What is expected:
Print verbatim the opening line of the material and every subsequent line through the one containing "return cut(body, front_slot, button_hole, lock_hole, *scallops)".
• • •
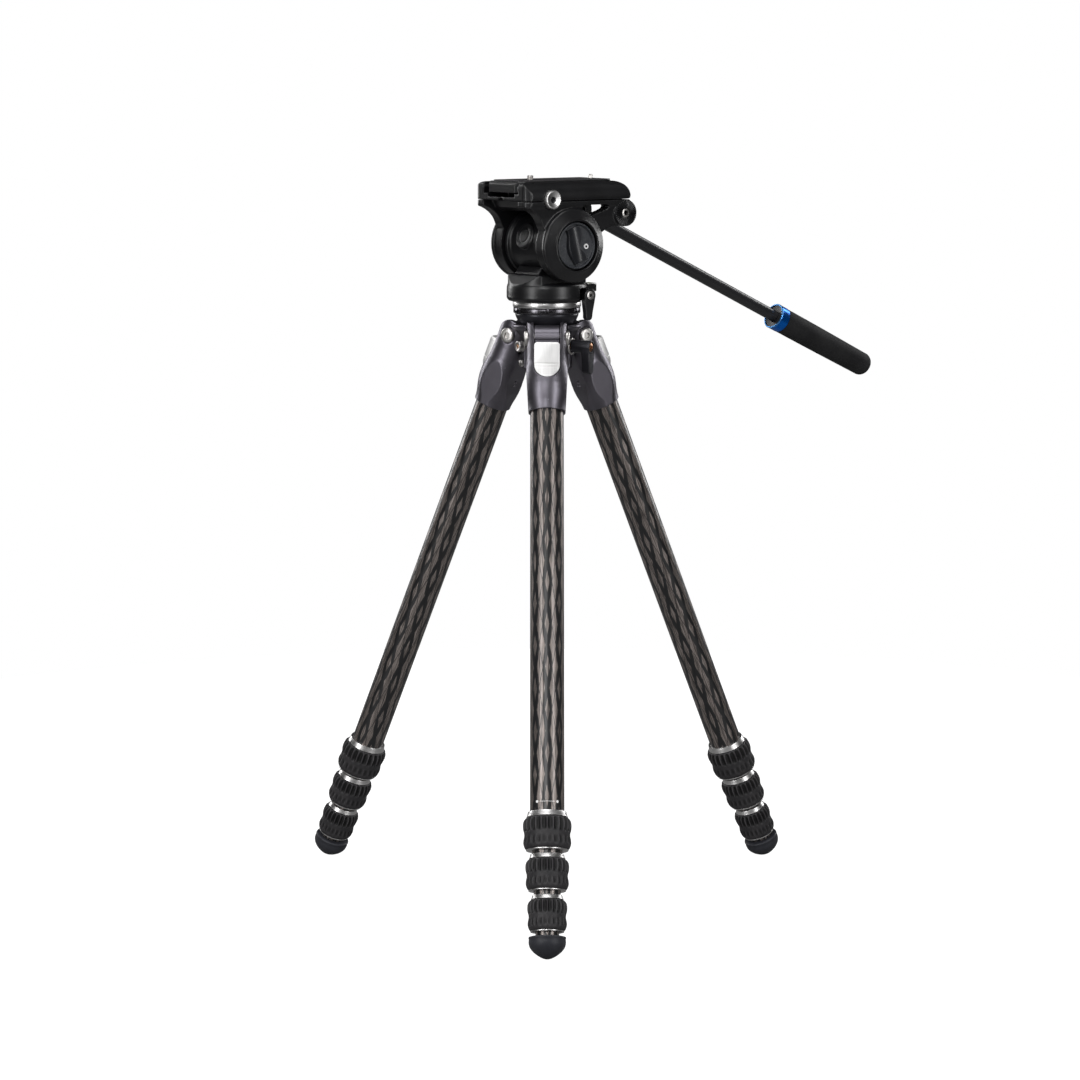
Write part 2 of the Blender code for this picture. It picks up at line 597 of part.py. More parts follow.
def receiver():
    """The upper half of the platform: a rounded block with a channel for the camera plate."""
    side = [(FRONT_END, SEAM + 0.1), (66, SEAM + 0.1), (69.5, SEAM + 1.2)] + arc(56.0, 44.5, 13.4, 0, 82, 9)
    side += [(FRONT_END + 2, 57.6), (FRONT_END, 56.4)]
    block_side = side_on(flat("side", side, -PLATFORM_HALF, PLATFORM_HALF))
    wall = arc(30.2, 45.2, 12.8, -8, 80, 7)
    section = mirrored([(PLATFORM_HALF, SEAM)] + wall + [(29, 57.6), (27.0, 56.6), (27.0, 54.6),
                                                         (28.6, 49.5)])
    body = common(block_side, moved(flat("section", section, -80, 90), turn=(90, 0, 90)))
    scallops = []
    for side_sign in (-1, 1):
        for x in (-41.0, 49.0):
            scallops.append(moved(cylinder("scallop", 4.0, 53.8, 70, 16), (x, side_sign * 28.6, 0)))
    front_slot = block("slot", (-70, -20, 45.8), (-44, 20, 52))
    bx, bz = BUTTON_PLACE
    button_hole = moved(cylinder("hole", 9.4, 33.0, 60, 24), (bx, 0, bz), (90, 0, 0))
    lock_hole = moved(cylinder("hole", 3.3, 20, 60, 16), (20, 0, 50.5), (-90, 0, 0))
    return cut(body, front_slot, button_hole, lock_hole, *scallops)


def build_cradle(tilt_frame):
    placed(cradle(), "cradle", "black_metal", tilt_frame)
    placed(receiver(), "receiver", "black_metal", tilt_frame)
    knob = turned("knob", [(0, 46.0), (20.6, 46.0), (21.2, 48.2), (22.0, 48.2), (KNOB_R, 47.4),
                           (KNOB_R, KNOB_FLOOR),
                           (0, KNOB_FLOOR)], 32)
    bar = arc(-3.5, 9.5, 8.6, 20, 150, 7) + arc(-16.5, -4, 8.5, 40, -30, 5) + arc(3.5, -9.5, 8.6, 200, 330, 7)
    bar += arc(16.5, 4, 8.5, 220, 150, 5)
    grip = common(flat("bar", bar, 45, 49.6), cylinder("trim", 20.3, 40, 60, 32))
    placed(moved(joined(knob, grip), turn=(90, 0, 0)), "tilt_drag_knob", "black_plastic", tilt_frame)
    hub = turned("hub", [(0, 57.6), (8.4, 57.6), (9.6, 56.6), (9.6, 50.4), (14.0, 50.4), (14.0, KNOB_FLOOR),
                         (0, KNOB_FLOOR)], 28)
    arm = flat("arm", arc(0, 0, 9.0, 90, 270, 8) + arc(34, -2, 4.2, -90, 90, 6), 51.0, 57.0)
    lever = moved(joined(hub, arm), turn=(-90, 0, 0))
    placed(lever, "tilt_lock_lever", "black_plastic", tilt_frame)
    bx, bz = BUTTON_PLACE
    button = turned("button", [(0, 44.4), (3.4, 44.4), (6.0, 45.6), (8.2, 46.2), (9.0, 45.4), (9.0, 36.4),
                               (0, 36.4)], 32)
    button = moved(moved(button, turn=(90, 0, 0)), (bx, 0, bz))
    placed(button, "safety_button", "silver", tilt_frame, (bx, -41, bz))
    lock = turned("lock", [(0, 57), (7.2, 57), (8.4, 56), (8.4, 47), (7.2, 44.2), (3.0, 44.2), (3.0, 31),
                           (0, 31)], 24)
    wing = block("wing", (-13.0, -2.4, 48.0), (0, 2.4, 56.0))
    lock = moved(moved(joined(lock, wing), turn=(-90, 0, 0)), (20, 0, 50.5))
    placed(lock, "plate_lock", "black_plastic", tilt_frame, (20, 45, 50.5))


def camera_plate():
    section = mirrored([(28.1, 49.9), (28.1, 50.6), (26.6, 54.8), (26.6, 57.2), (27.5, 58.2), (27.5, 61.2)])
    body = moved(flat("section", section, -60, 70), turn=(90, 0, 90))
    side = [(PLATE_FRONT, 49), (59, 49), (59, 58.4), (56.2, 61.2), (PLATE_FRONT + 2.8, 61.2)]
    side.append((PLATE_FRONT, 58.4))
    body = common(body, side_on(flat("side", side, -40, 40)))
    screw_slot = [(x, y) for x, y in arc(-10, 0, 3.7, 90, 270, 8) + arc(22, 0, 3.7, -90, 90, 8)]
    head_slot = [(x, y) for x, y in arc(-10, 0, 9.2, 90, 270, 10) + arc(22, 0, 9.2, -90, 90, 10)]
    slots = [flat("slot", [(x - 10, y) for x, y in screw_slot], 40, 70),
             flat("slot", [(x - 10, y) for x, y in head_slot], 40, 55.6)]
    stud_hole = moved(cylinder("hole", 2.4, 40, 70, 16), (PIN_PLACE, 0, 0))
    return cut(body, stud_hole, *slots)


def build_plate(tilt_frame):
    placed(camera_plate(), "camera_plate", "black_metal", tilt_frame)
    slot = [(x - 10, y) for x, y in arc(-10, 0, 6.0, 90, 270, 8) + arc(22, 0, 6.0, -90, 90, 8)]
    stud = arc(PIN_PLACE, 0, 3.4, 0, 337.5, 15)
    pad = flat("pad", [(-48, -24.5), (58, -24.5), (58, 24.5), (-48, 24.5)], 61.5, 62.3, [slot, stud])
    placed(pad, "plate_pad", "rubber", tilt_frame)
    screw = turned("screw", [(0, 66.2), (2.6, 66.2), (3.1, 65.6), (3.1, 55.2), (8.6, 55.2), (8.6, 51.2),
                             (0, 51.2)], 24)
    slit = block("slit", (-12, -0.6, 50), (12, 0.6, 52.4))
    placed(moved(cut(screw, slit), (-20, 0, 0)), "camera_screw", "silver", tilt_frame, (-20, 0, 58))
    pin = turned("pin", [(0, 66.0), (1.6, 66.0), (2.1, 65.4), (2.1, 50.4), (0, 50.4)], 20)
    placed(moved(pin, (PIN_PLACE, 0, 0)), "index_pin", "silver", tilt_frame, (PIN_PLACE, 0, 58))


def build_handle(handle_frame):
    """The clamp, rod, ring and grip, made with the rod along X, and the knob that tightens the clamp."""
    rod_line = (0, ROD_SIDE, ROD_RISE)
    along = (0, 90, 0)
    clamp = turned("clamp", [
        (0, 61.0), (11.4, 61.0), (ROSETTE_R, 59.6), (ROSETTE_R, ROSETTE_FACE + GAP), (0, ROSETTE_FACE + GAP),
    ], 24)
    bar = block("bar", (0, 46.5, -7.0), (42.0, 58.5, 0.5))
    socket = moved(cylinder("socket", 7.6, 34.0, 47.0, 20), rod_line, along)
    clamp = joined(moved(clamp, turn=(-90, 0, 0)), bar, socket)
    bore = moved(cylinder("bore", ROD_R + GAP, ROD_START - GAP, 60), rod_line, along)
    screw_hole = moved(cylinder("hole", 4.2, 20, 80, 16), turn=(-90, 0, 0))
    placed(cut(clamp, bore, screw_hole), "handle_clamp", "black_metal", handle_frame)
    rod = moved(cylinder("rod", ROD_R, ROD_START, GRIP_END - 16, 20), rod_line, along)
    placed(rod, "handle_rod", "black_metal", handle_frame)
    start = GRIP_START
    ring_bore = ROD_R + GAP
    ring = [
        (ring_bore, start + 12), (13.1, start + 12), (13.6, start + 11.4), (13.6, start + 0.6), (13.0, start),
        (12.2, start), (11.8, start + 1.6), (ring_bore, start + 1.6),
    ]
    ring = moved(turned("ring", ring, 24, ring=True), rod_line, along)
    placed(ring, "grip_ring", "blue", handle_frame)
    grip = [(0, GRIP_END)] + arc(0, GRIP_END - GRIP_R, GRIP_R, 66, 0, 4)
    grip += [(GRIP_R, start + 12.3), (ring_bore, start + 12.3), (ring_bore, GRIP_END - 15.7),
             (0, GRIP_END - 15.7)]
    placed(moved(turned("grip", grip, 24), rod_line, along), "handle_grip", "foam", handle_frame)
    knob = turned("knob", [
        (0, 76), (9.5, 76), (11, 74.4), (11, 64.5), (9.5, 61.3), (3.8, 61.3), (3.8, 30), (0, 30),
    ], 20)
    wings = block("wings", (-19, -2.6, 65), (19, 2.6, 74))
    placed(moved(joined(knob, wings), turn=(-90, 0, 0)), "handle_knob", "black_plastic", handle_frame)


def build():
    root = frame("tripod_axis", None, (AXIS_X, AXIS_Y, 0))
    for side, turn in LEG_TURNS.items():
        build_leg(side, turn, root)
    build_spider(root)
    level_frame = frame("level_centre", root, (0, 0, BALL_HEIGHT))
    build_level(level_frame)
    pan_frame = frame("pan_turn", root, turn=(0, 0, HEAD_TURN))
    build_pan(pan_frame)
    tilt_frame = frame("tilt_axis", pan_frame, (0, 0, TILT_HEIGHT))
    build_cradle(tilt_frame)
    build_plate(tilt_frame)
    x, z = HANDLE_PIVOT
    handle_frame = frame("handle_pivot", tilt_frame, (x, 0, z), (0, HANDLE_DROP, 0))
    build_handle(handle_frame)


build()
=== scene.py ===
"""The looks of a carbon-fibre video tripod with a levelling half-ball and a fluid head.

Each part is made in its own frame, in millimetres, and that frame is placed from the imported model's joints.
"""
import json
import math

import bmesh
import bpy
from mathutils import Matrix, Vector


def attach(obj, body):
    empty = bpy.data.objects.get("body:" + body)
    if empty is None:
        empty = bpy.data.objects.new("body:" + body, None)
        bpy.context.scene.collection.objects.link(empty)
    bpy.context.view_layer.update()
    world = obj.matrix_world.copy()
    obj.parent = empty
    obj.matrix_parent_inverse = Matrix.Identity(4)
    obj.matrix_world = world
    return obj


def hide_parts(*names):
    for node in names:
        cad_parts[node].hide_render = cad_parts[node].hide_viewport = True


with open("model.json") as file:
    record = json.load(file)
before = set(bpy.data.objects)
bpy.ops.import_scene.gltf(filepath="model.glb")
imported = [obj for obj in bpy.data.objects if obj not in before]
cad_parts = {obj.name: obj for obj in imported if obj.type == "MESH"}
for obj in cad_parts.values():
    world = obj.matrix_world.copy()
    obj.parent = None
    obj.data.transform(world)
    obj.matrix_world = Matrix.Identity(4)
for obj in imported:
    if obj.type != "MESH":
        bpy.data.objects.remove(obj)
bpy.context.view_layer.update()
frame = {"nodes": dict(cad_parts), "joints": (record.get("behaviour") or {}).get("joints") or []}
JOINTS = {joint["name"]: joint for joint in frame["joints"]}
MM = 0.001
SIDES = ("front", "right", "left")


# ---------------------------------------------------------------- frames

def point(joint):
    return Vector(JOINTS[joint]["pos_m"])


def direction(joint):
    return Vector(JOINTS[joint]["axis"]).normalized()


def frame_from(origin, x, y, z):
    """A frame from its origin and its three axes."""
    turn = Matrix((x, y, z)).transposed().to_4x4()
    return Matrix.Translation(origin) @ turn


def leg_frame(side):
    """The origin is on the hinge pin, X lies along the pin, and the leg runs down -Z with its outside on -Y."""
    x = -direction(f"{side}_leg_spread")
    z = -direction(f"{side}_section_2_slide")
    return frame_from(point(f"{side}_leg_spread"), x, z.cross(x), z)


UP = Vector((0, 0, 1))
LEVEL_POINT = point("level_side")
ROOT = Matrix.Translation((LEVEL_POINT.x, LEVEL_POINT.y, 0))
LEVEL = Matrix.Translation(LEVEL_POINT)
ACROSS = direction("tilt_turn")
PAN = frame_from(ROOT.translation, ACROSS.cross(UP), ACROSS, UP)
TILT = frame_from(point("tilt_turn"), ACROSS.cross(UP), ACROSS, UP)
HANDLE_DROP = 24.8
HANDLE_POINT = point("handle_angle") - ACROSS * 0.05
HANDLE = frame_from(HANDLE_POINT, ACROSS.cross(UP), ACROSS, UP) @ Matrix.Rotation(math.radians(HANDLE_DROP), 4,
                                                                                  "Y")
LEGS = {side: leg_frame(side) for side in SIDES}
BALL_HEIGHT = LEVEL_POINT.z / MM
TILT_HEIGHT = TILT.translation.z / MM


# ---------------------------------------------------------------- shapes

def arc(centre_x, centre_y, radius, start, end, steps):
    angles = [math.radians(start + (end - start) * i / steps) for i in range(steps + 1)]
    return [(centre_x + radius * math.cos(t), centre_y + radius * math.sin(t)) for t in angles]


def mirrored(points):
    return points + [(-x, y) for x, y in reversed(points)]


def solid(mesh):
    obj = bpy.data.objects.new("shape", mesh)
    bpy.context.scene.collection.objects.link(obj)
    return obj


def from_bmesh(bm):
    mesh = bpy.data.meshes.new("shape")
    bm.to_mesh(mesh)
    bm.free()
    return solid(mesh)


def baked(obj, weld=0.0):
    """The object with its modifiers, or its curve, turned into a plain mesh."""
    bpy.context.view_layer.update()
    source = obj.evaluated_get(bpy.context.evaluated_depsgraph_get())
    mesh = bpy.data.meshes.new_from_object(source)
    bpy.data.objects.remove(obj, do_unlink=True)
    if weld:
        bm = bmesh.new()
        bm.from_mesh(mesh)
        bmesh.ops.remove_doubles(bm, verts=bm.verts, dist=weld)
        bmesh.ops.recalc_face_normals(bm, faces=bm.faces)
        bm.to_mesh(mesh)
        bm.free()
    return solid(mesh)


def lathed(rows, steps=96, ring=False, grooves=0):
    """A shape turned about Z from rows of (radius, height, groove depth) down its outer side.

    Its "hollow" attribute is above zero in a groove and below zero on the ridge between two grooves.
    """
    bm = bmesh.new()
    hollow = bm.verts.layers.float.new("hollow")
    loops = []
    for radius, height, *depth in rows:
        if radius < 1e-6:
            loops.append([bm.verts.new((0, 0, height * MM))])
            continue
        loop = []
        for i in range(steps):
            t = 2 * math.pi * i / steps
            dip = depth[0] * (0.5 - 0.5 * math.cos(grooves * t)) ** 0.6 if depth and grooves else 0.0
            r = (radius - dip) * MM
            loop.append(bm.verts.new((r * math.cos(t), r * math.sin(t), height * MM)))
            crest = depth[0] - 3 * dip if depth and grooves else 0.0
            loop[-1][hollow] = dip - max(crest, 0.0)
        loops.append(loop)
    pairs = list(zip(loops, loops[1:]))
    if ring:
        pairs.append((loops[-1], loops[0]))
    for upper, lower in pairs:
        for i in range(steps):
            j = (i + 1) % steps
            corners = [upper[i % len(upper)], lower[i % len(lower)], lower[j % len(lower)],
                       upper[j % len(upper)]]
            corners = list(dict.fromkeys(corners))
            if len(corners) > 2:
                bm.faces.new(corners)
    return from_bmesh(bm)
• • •
Right answer:
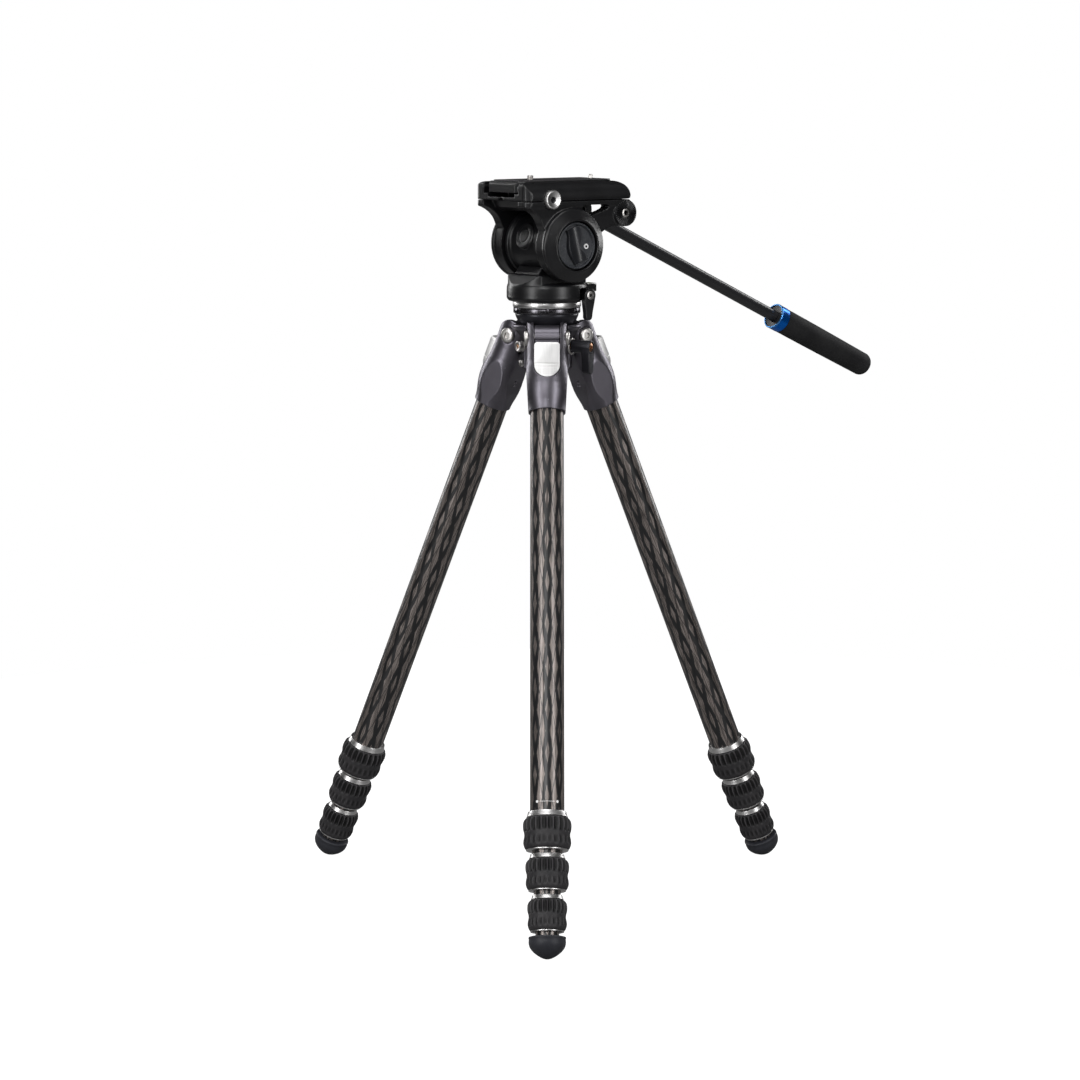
Write part 2 of the Blender code for this picture. It picks up at line 597 of part.py. More parts follow.
def receiver():
    """The upper half of the platform: a rounded block with a channel for the camera plate."""
    side = [(FRONT_END, SEAM + 0.1), (66, SEAM + 0.1), (69.5, SEAM + 1.2)] + arc(56.0, 44.5, 13.4, 0, 82, 9)
    side += [(FRONT_END + 2, 57.6), (FRONT_END, 56.4)]
    block_side = side_on(flat("side", side, -PLATFORM_HALF, PLATFORM_HALF))
    wall = arc(30.2, 45.2, 12.8, -8, 80, 7)
    section = mirrored([(PLATFORM_HALF, SEAM)] + wall + [(29, 57.6), (27.0, 56.6), (27.0, 54.6),
                                                         (28.6, 49.5)])
    body = common(block_side, moved(flat("section", section, -80, 90), turn=(90, 0, 90)))
    scallops = []
    for side_sign in (-1, 1):
        for x in (-41.0, 49.0):
            scallops.append(moved(cylinder("scallop", 4.0, 53.8, 70, 16), (x, side_sign * 28.6, 0)))
    front_slot = block("slot", (-70, -20, 45.8), (-44, 20, 52))
    bx, bz = BUTTON_PLACE
    button_hole = moved(cylinder("hole", 9.4, 33.0, 60, 24), (bx, 0, bz), (90, 0, 0))
    lock_hole = moved(cylinder("hole", 3.3, 20, 60, 16), (20, 0, 50.5), (-90, 0, 0))
    return cut(body, front_slot, button_hole, lock_hole, *scallops)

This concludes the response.